Еще один совет с участием «людей шпаги»
Герцог Анжуйский и королева-мать посоветовались также с командирами армии — Монпансье, Невером, Коссе, может быть, с Таванном. Очень сильную речь произнес Колиньи. Совет «людей шпаги» еще раз единодушно осудил его политику. Распалившийся от жаркого спора и уязвленный этим дружным неодобрением, Колиньи обратился к королеве-матери. «Сударыня, — сказал он ей, — король отказывается начинать войну; дай Бог, чтобы его не застала другая, уклониться от которой он не сможет». Это были неосторожные слова, которые отражали только опасения и которые рьяные католики истолковали как угрозу.
Постоянство Колиньи
Несмотря ни на что, Колиньи проявлял упорство. Он собирался пойти на помощь принцу Оранскому с двенадцатью тысячами аркебузиров и тремя тысячами конных (судя по письму от 11 августа).

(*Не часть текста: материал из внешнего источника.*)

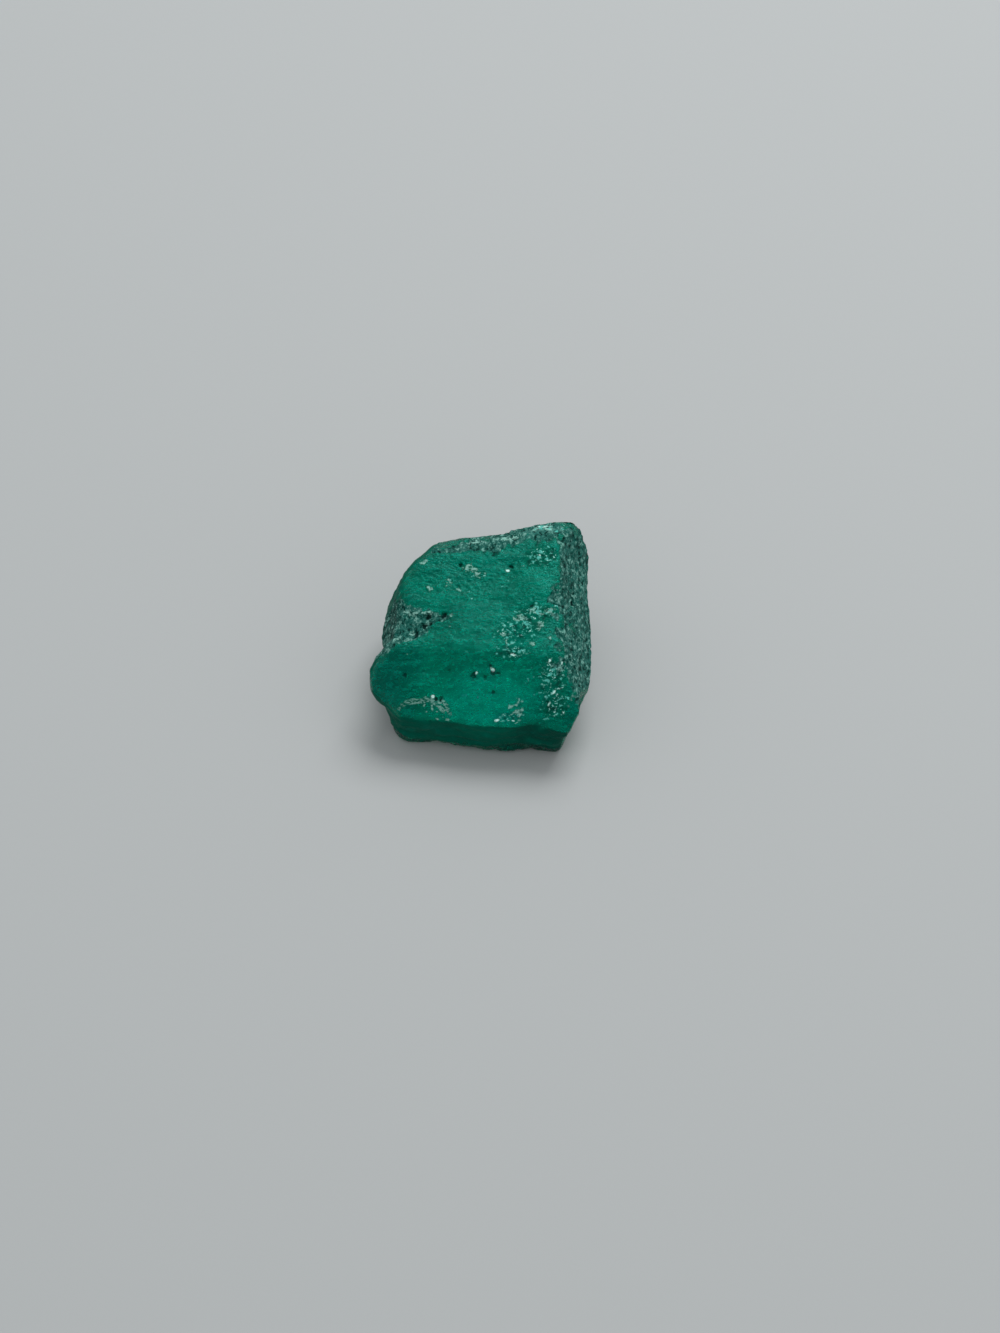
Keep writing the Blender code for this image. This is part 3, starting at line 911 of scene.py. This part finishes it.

Поддержать тех, кто, поверив ему, бросился в эту авантюру, от него требовала честь. Может быть, если бы он попытался пойти на попятную, ему не дал бы это сделать кошмар гражданской войны; по его словам, он предпочел бы, чтобы его труп проволокли по улицам Парижа, чем возобновлять кампанию. Его влияние на Карла IX оставалось настолько сильным, что, несмотря на официальные заявление, набор солдат производился почти открыто. Совет осудил его интервенционистскую политику; что ж, — говорили гугеноты, — надо бы сменить состав Королевского совета! Иностранные послы начали опасаться новых волнений.